山本夏彦 1993年 文春文庫版
丸谷才一が随筆のなかで、「山本夏彦さんが好きである。」「自分の喜劇性を自分でかなりよく知つてゐて、上手に使ふ。」「文章が小気味よく、言葉の選び方がいちいち適格だからである。」てな具合でホメているので、読んでみなくてはと思った。
どれがいいのか全然わかんなかったんで、なんか有名そうなのにすることにして、この古本を夏ごろに買った、読んだの最近。
失敗した、期待してた随筆系ぢゃなかったんである。
無想庵っていうのは山本氏自身のことぢゃなくて、武林盛一という人の号であった、そのひとの生涯を書いたもの。

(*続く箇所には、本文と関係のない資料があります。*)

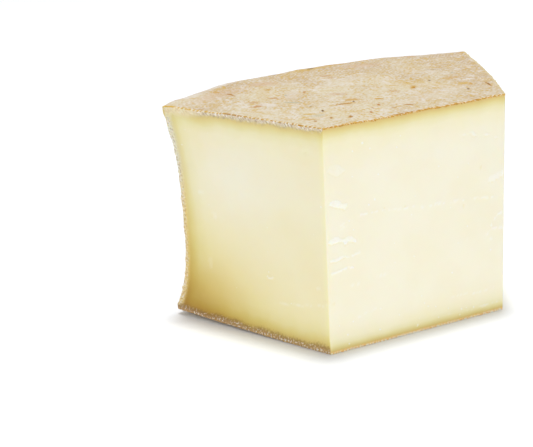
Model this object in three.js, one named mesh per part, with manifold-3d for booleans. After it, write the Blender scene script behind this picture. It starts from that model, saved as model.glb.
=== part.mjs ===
// A piece of a large mountain cheese: one eighth of a wheel with its thin tip
// taken off. It stands on the wheel's flat side, with the rind above, below and
// round the hollow heel behind, and three cut faces in front and at the sides.
// Millimetres, +Z up. The origin lies under the middle of the piece, -Y is the
// tip cut and +Y the heel.

import * as THREE from "three";
import { mergeVertices } from "three/addons/utils/BufferGeometryUtils.js";
import Module from "manifold-3d";

const wasm = await Module();
wasm.setup();

// Driving sizes
const wheelRadius = 260;
const wheelHeight = 130;
const halfAngle = THREE.MathUtils.degToRad(23.6); // of the sector, each side of its middle
const tipCutDistance = 134.4; // from the wheel's axis to the cut that took the tip off
const farCutBow = 2.5; // the far knife cut is this far from straight at its middle
// nor is it upright at the tip, though it is from this share of its length on
const farCutLean = { inAtFoot: 0.35, outAtTop: 0.75, power: 1.5, uprightFrom: 0.3 };

// The heel is hollow where the hoop pressed it
const heelDepth = 9.5;
const heelDeepestAt = 52; // height of its deepest line
const upperLipAt = 125; // height where the upper lip stands out furthest
const lowerLipAt = 4;
const upperSweep = 2.7; // how squarely the hollow runs out above, as a power
const lowerSweep = 2.6;
const rimRound = 1.6; // radius of the lips' edges
const rimReach = 24; // the hollow and the heel's waves fade out this far inside the rim

// The rind isn't flat
const rimSwell = 0.5; // the top rises this much to the middle of the rim, not to its corners
const topDip = { radius: 236, depth: 0.9, reach: 24 }; // beside the near radial cut
const rimHump = { radius: 258, turn: -13, height: 0.8, reach: 22 }; // turn in degrees, near side
const waves = [
  // height, wave lengths across and along, and where each starts
  { height: 0.35, across: 88, along: 118, startAcross: 2.5, startAlong: 5.2 },
  { height: 0.22, across: 52, along: 61, startAcross: 1.2, startAlong: 1 },
  { height: 0.12, across: 23, along: 19, startAcross: 3.3, startAlong: 3.4 },
];

// The underside lies flat but for the last stretch before the rim, and the near
// corner, which lifts off the board
const footFlat = 0.88; // share of the radius
const footLift = 0.8;
const cornerLift = { height: 1.8, fromRadius: 161, toRadius: 250, fromTurn: 4 };

// Flakes torn out by the knife, on the tip cut. "across" runs from the near
// edge of the face to the far one, "up" from the board.
const tornFlakes = [
  { across: 7.7, up: 105.1, width: 12.4, height: 6.6, depth: 1.1, tilt: -8 },
  { across: 7.5, up: 86, width: 12.4, height: 4.6, depth: 1.2, tilt: -8 },
  { across: 4.9, up: 66.2, width: 9.4, height: 4.6, depth: 1.1, tilt: -10 },
  { across: 14, up: 65, width: 9.8, height: 4.4, depth: 1.1, tilt: 4 },
  { across: 6.8, up: 55.6, width: 11.8, height: 3.2, depth: 0.9, tilt: 2 },
  { across: 8.6, up: 48.1, width: 15, height: 1.8, depth: 0.6, tilt: 2 },
  { across: 111.2, up: 83.1, width: 11.2, height: 2.6, depth: 0.6, tilt: 25 },
  { across: 112.4, up: 57.8, width: 9, height: 2.4, depth: 0.6, tilt: 37 },
  { across: 99.7, up: 109, width: 8, height: 1.8, depth: 0.5, tilt: -14 },
];

// How finely the turned wheel and the knife's bow are divided
const turns = 288;
const ringStep = 7;
const heelSteps = 20;
const lipSteps = 3;
const bowSteps = 12;
const leanSteps = 8;
const flakeSides = { round: 20, over: 12 };

// Small humps and hollows of the rind, from two crossed waves each
function rindWave(x, y) {
  let rise = 0;
  for (const wave of waves) {
    const a = Math.sin((2 * Math.PI * x) / wave.across + wave.startAcross);
    const b = Math.sin((2 * Math.PI * y) / wave.along + wave.startAlong);
    rise += wave.height * a * b;
  }
  return rise;
}

// How far the heel lies inside the wheel's radius, at a height
function heelInset(z) {
  const above = z > heelDeepestAt;
  const reach = above ? upperLipAt - heelDeepestAt : heelDeepestAt - lowerLipAt;
  const share = Math.min(1, Math.abs(z - heelDeepestAt) / reach);
  return heelDepth * (1 - Math.pow(share, above ? upperSweep : lowerSweep));
}

// A hump's or dip's share of its full size at a place, one at its middle
function nearness(x, y, radius, turn, reach) {
  const dx = x - radius * Math.sin(turn);
  const dy = y - radius * Math.cos(turn);
  return Math.exp(-(dx * dx + dy * dy) / (reach * reach));
}

// The top's height at a place given from the wheel's axis
function topHeight(x, y) {
  const radius = Math.hypot(x, y);
  const turn = Math.min(1, Math.abs(Math.atan2(x, y)) / halfAngle);
  const outward = THREE.MathUtils.smoothstep(radius, tipCutDistance, wheelRadius);
  const swell = rimSwell * Math.cos((turn * Math.PI) / 2);
  const dip = topDip.depth * nearness(x, y, topDip.radius, -halfAngle, topDip.reach);
  const humpTurn = THREE.MathUtils.degToRad(rimHump.turn);
  const hump = rimHump.height * nearness(x, y, rimHump.radius, humpTurn, rimHump.reach);
  return wheelHeight + outward * swell - dip + hump + rindWave(x, y);
}

function footHeight(x, y) {
  const radius = Math.hypot(x, y);
  const nearSide = radius > 0 ? -x / radius : 0; // the sine of the turn to the near cut
  const fromTurn = Math.sin(THREE.MathUtils.degToRad(cornerLift.fromTurn));
  const nearCut = THREE.MathUtils.smoothstep(nearSide, fromTurn, Math.sin(halfAngle));
  const out = THREE.MathUtils.smoothstep(radius, cornerLift.fromRadius, cornerLift.toRadius);
  const rim = THREE.MathUtils.smoothstep(radius, footFlat * wheelRadius, wheelRadius);
  return footLift * rim + cornerLift.height * out * nearCut;
}

// Half the wheel's section, from the axis at the bottom, round the heel and
// back to the axis at the top
function wheelSection() {
  const points = [new THREE.Vector2(0, 0)];
  const flatRadius = wheelRadius - rimRound;
  for (let r = tipCutDistance - ringStep; r < flatRadius; r += 2 * ringStep) {
    points.push(new THREE.Vector2(r, 0));
  }
  for (let i = 0; i <= lipSteps; i++) {
    const a = (i / lipSteps) * (Math.PI / 2);
    const r = flatRadius + rimRound * Math.sin(a);
    points.push(new THREE.Vector2(r, rimRound * (1 - Math.cos(a))));
  }
  const straight = wheelHeight - 2 * rimRound;
  for (let i = 1; i < heelSteps; i++) {
    points.push(new THREE.Vector2(wheelRadius, rimRound + (i / heelSteps) * straight));
  }
  for (let i = lipSteps; i >= 0; i--) {
    const a = (i / lipSteps) * (Math.PI / 2);
    const r = flatRadius + rimRound * Math.sin(a);
    points.push(new THREE.Vector2(r, wheelHeight - rimRound * (1 - Math.cos(a))));
  }
  for (let r = flatRadius - ringStep; r > tipCutDistance - 2 * ringStep; r -= ringStep) {
    points.push(new THREE.Vector2(r, wheelHeight));
  }
  points.push(new THREE.Vector2(0, wheelHeight));
  return points;
}

// The whole wheel, turned and then given its hollow heel and uneven rind
function wholeWheel() {
  const geometry = new THREE.LatheGeometry(wheelSection(), turns);
  geometry.rotateX(Math.PI / 2);
  const place = geometry.getAttribute("position");
  const half = wheelHeight / 2;
  for (let i = 0; i < place.count; i++) {
    const x = place.getX(i);
    const y = place.getY(i);
    const z = place.getZ(i);
    const radius = Math.hypot(x, y);
    const upness = THREE.MathUtils.smoothstep(z, half, wheelHeight);
    const downness = 1 - THREE.MathUtils.smoothstep(z, 0, half);
    const rimness = THREE.MathUtils.smoothstep(radius, wheelRadius - rimReach, wheelRadius);
    const bulge = rimness * (rindWave(x, z) - heelInset(z));
    const shrink = radius > 0 ? (radius + bulge) / radius : 1;
    const rise = upness * (topHeight(x, y) - wheelHeight) + downness * footHeight(x, y);
    place.setXYZ(i, x * shrink, y * shrink, z + rise);
  }
  return solidFrom(geometry);
}

// The sector's outline from above, as the knives leave it
function knifeOutline() {
  const reach = wheelRadius + rimReach; // well past the rim
  const side = new THREE.Vector2(Math.sin(halfAngle), Math.cos(halfAngle));
  const tipSide = tipCutDistance / Math.cos(halfAngle);
  const outline = new THREE.Shape();
  outline.moveTo(-tipSide * side.x, tipSide * side.y);
  for (let i = 0; i <= bowSteps; i++) {
    const share = i / bowSteps;
    const r = THREE.MathUtils.lerp(tipSide, wheelRadius, share);
    const bow = farCutBow * Math.sin(share * Math.PI);
    outline.lineTo(r * side.x + bow * side.y, r * side.y - bow * side.x);
  }
  outline.lineTo(reach * side.x, reach * side.y);
  outline.lineTo(-reach * side.x, reach * side.y);
  outline.closePath();
  return outline;
}

// How far the far cut lies outside its line, at a place
function leanOutward(x, y, z) {
  const share = THREE.MathUtils.clamp(z / wheelHeight, 0, 1);
  const rise = Math.pow(share, farCutLean.power);
  const lean = THREE.MathUtils.lerp(-farCutLean.inAtFoot, farCutLean.outAtTop, rise);
  const tipSide = tipCutDistance / Math.cos(halfAngle);
  const along = (Math.hypot(x, y) - tipSide) / (wheelRadius - tipSide);
  return lean * (1 - THREE.MathUtils.smoothstep(along, 0, farCutLean.uprightFrom));
}

function knifeCuts() {
  const clearance = 20; // above and below the wheel
  const geometry = new THREE.ExtrudeGeometry(knifeOutline(), {
    depth: wheelHeight + 2 * clearance,
    steps: leanSteps,
    bevelEnabled: false,
  });
  geometry.translate(0, 0, -clearance);
  const place = geometry.getAttribute("position");
  for (let i = 0; i < place.count; i++) {
    if (place.getX(i) < 0) continue;
    const lean = leanOutward(place.getX(i), place.getY(i), place.getZ(i));
    place.setX(i, place.getX(i) + lean / Math.cos(halfAngle));
  }
  return solidFrom(geometry);
}

// The hollow that one torn flake leaves in the tip cut
function flakeHollow(flake) {
  const geometry = new THREE.SphereGeometry(1, flakeSides.round, flakeSides.over);
  geometry.scale(flake.width / 2, flake.depth, flake.height / 2);
  geometry.rotateY(THREE.MathUtils.degToRad(-flake.tilt));
  const nearEdge = -tipCutDistance * Math.tan(halfAngle);
  geometry.translate(nearEdge + flake.across, tipCutDistance, flake.up);
  return solidFrom(geometry);
}

function solidFrom(geometry) {
  geometry.deleteAttribute("normal");
  geometry.deleteAttribute("uv");
  const merged = mergeVertices(geometry, 1e-4);
  return new wasm.Manifold(
    new wasm.Mesh({
      numProp: 3,
      vertProperties: merged.getAttribute("position").array,
      triVerts: new Uint32Array(merged.getIndex().array),
    }),
  );
}

function geometryFrom(solid) {
  const mesh = solid.getMesh();
  const geometry = new THREE.BufferGeometry();
  geometry.setAttribute("position", new THREE.BufferAttribute(mesh.vertProperties, 3));
  geometry.setIndex(new THREE.BufferAttribute(mesh.triVerts, 1));
  geometry.computeVertexNormals();
  return geometry;
}

function cheesePiece() {
  let piece = wholeWheel().intersect(knifeCuts());
  for (const flake of tornFlakes) piece = piece.subtract(flakeHollow(flake));
  const material = new THREE.MeshStandardMaterial({
    color: new THREE.Color(0.93, 0.88, 0.68),
    roughness: 0.55,
    metalness: 0,
  });
  const mesh = new THREE.Mesh(geometryFrom(piece), material);
  mesh.name = "cheese_piece";
  mesh.position.y = -(tipCutDistance + wheelRadius) / 2;
  return mesh;
}

const group = new THREE.Group();
group.add(cheesePiece());

export default group;
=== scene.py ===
import math
import bmesh
import bpy
from mathutils import Matrix, Vector, noise


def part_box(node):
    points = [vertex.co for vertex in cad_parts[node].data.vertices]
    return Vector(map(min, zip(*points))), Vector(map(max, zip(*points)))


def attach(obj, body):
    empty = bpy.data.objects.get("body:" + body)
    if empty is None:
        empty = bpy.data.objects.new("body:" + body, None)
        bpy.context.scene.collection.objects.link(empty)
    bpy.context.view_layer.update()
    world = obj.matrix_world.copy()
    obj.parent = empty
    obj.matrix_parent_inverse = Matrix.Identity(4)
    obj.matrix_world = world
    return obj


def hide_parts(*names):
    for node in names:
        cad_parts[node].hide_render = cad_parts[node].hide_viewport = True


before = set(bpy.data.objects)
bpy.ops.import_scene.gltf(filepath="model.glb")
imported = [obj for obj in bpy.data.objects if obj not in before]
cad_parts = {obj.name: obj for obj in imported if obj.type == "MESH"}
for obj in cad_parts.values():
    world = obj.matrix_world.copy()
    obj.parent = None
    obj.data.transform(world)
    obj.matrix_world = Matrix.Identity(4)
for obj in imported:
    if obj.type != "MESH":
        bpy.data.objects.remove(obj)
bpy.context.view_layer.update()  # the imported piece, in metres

# A piece of mountain cheese, an eighth of a wheel with its tip cut off. One mesh
# stands for the solid, with a finer skin: it is worked out in millimetres from
# the wheel's own axis, and moved to the frame's place at the end.

mm = 0.001
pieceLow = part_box("cheese_piece")[0]


# Shape of the piece

wheel = {
    "radius": 260.0,
    "height": 130.0,
    "halfAngle": math.radians(23.6),  # of the sector, each side of its middle
    "tipCut": 134.4,  # from the wheel's axis to the square cut
    "farCutBow": 2.5,  # the right radial cut is this far from straight
    "farCutIn": 0.35,  # nor is it upright: it leans in at the foot
    "farCutOut": 0.75,  # and out at the top
    "farCutPower": 1.5,
    "uprightFrom": 0.3,  # but is upright from this share of its length on
    "farCutReach": 0.6,  # share of the width from which it bows and leans
}
tipWidth = 2 * wheel["tipCut"] * math.tan(wheel["halfAngle"])
rimWidth = 2 * wheel["radius"] * math.sin(wheel["halfAngle"])
wheelAxis = Vector((0, pieceLow[1] / mm - wheel["tipCut"], 0))

heel = {
    "depth": 9.5,
    "deepestAt": 52.0,
    "upperLip": 125.0,
    "lowerLip": 4.0,
    "upperSweep": 2.7,
    "lowerSweep": 2.6,
    # the lip that the knife pulled out at the near top corner
    "flare": 1.3,
    "flareHeights": (119.0, 131.0),
    "flareReach": 9.0,
    # lumps of the rind beside the left cut: height, reach, how far out
    "lumps": [(115.0, 4.0, 0.8), (73.0, 6.0, 0.4), (57.0, 6.0, 0.4)],
    "lumpsWide": 6.0,
}

topSkin = {
    "rimSwell": 0.5,
    # radius, turn, height and reach of the larger humps and dips
    "humps": [
        (236.0, -wheel["halfAngle"], -0.9, 24.0),
        (258.0, math.radians(-13), 0.8, 22.0),
        (260.0, -wheel["halfAngle"], -1.2, 5.0),
    ],
    # height, lengths across and along, starts across and along
    "waves": [
        (0.35, 88.0, 118.0, 2.5, 5.2),
        (0.22, 52.0, 61.0, 1.2, 1.0),
        (0.12, 23.0, 19.0, 3.3, 3.4),
    ],
}

footSkin = {
    "flatTo": 0.88,  # share of the radius
    "rimLift": 0.8,
    "cornerLift": 1.8,
    "cornerRadii": (161.0, 250.0),
    "cornerTurn": math.radians(4),
}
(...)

明治13年生まれで昭和37年に亡くなったその作家は、著者の父で明治12年生まれの山本三郎、号を露葉の友人だったという。
そんで昭和5年に無想庵が訪ねてきたとき父は既に死んでいて、中学生の著者をみて父に似ていると言われ付き合いがはじまり、すぐにいっしょにパリにつれてかれてメエゾン・ラフィットで一年くらい居候することになったという関係。
>無想庵と露葉の仲をとりもったのは酒であった。生田葵山が大酒飲み同士を飲ませたら見ものだろうと(略)(p.161)
という縁だったらしいが、仲はよかったらしい。
無想庵というひとは「希代の物識り」だったと記されている、谷崎潤一郎とか芥川龍之介より上だったとされると感心するが、幸田露伴の話し相手がつとまるとか言われても、それはちょっとどのくらいすごいのかわからないけど。
でも、あんまり書いたもののこと聞いたことないなあと思うんだが、
>無想庵は行くところがない。働くところがない。原稿を書いても発表するところがない。発表しても満足できたためしがない。人のまねはしたくない。さりとて新機軸はだせない。(p.121)
という人だったらしい、そんで若いときから酒を飲むわ遊郭に行くわという生き方。
ほかにも、「ジャーナリズムのセンスがない」とか、「武林は元来流行とは無縁の人で、流行を認めない人である」(p.306)とかって言われてて、まあ頭はよかったんだろうが、売れることはできなかったんだということか。
美男であって女好きってだけぢゃなくて、札幌の写真館の養子だけどその家土地の売買のトラブル起こしたりとか、ほんと波乱万丈。
奥さんの女性が、わをかけてムチャクチャなタイプで、ほかの男とすぐくっつくわ、目先のカネが好きだとかで、無想庵はふりまわされて、最後は別れるけど。
無想庵は晩年目が見えなくなって、それでも新しい家族に口述筆記させて「むさうあん物語」というのをつくる、これが時系列になってなくて思い出した順だからわかりにくいってことで、整理したのが本書っていうけど、それでも重複箇所いろいろあってくどく感じるのは雑誌連載のせいか。
そうそう、無想庵というのは号だけど、当時、っていうのは明治39年だが、ものを書くには号ぢゃなきゃって考えがあったらしく、一年だけ勤めた京都新聞でつけられたんだという。
明治の文章っていま読むとかなり難しいと思うんだが、気になったことには、著者自身は父露葉の影響で、
>私は半年かかって父の書き残した新聞雑誌の切抜と四十巻にあまる日記全部を読んでしまっている。明治の語彙のほとんどをおぼえたつもりでいる。
>(略)私の父はなるべく江戸時代から伝統のある言葉しか使わなかった。また明治時代からある料理屋にしかあがらなかった。(p.259)
とあるんで、そういうひとが昭和に何をどう書いたんだろうと思うと、やっぱ他のものももう少し読んでみたくなった。
(まあ、明治の語彙と江戸の伝統の言葉にくらべれば、料理屋の格式は関係ないんだけど、なんか勢いで抜き書きしてしまった。)
どうでもいいけど、本書のなかに、
>ロバは旅をしても馬になって帰ってくるわけではないという私の大好きな諺がある。(p.311)
ってとこがあるんだけど、初めて聞いた、それ。